**Task:** Stop after the line with "against their stops.": repeat exactly every line before it, beginning with the first, and that line itself.

* Start *

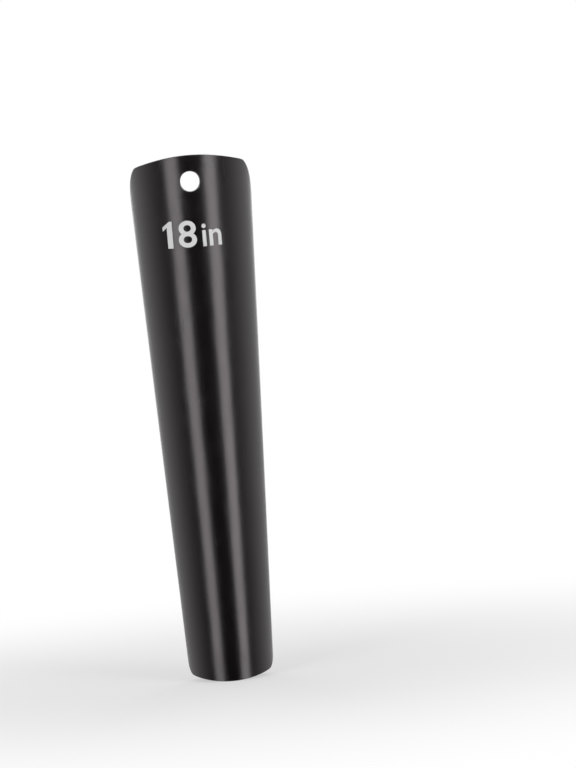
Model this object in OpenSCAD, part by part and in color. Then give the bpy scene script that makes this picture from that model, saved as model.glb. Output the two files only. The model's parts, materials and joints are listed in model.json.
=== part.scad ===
// Spring-loaded boot shaper: two like half shells on one pin hinge, pushed apart by a double torsion spring.
// X runs across the shaper, the front shell bulges towards -Y, and +Z is up from its lowest point.
// The model is drawn at rest, with the shells fully open against their stops.

/* [Shell] */
// Length of a shell, from the foot of its lower edge to the top of its crown
shell_length = 457; // [360:1:500]
// Outer bend radius of a shell at its top
top_radius = 54.6; // [48:0.1:62]
// Outer bend radius of a shell at its foot
bottom_radius = 38.2; // [36:0.1:44]
// Distance from the parting plane to the centre of the bend
bend_offset = 11; // [8:0.1:13]
// Wall of a shell
wall = 2; // [1.6:0.1:2.6]
// Gap between the long edges of the two shells when they are squeezed shut
edge_gap = 1; // [0.6:0.1:2]
// Radius of the crown of the top edge, seen from the front
top_crown = 130; // [110:1:260]
// Radius of the top corners, seen from the side
top_corner = 41; // [20:0.5:41]
// Radius of the crown of the lower edge, seen from the front
foot_crown = 120; // [90:1:200]
// Radius of the lower corners, seen from the side
foot_corner = 13; // [8:0.5:15]
// Angle that each shell leans outwards at rest
open_angle = 3.5; // [2:0.1:5]

/* [Hanging hole] */
// Radius of the hole at the top of each shell
hole_radius = 9; // [6:0.1:12]
// Distance from the top of the crown down to the middle of the hole
hole_drop = 22.5; // [18:0.1:30]

/* [Hinge] */
// Height of the hinge axis above the foot of a shell
hinge_height = 15; // [14:0.1:20]
// Radius of the hinge pin
pin_radius = 2; // [1.6:0.1:2.4]
// Clearance all round the pin in the lugs, washers and spools
pin_clearance = 0.05; // [0.02:0.01:0.1]
// Radius of the eye at the end of each lug
lug_radius = 6.5; // [5.8:0.1:8]
// Thickness of each lug
lug_width = 3.5; // [2.5:0.1:4.5]
// How far the root of a lug reaches up the shell above the axis
lug_rise = 24; // [16:1:32]
// How far the root of a lug reaches down the shell below the axis
lug_fall = 9; // [7:0.5:11]
// Side play at each face along the pin
side_play = 0.15; // [0.1:0.01:0.25]
// Thickness of the washers between the lugs
washer_width = 0.8; // [0.5:0.1:1.5]
// Radius of the washers
washer_radius = 5.4; // [4.5:0.1:6]
// Radius of the pin's head and cap
head_radius = 3.9; // [3.2:0.1:5]
// Thickness of the pin's head
head_width = 1.8; // [1.2:0.1:2.6]
// Height of the straight rim round the domed heads of the pin and the screws
head_rim = 0.5; // [0.3:0.1:0.8]
// Length of the cap on the pin's other end
cap_width = 3.2; // [2.4:0.1:4.5]
// Thickness of the cap's closed end
cap_end = 1; // [0.8:0.1:1.2]

/* [Opening stop] */
// How far the heel of each outer lug reaches past the axis
heel_reach = 13; // [11:0.1:14]
// Height of the heel's bearing face above the axis
heel_rise = 3; // [2:0.1:4]
// Thickness of the heel at its tip
heel_tip = 4.5; // [3:0.1:5.5]
// Distance from the axis to the near end of the shelf that stops the heel
shelf_start = 8; // [7.8:0.1:9]
// Thickness of the shelf at its near end
shelf_tip = 2.4; // [1.8:0.1:4]
// Thickness of the shelf at the shell
shelf_root = 10; // [6:0.5:14]
// Gap between heel and shelf at rest
stop_gap = 0.15; // [0.1:0.01:0.3]

/* [Spring] */
// Diameter of the spring wire
wire = 1.8; // [1.4:0.1:2]
// Mean radius of the coils
coil_radius = 5.2; // [4.8:0.1:5.8]
// Whole turns in each of the two coils
coil_turns = 4; // [3:1:5]
// Free gap between neighbouring turns
turn_gap = 0.45; // [0.42:0.01:0.6]
// Half the distance between the two uprights of the middle bow
bow_half = 3; // [2.6:0.1:4]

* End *

**Full response:**
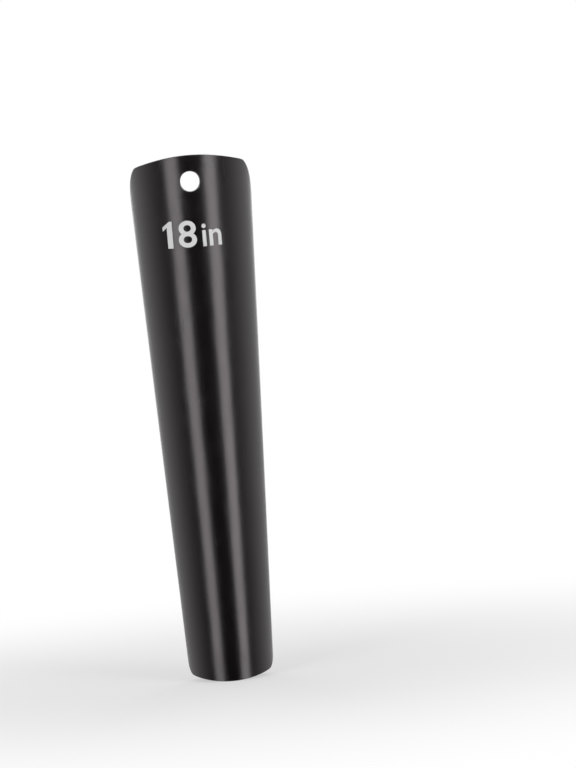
Model this object in OpenSCAD, part by part and in color. Then give the bpy scene script that makes this picture from that model, saved as model.glb. Output the two files only. The model's parts, materials and joints are listed in model.json.
=== part.scad ===
// Spring-loaded boot shaper: two like half shells on one pin hinge, pushed apart by a double torsion spring.
// X runs across the shaper, the front shell bulges towards -Y, and +Z is up from its lowest point.
// The model is drawn at rest, with the shells fully open against their stops.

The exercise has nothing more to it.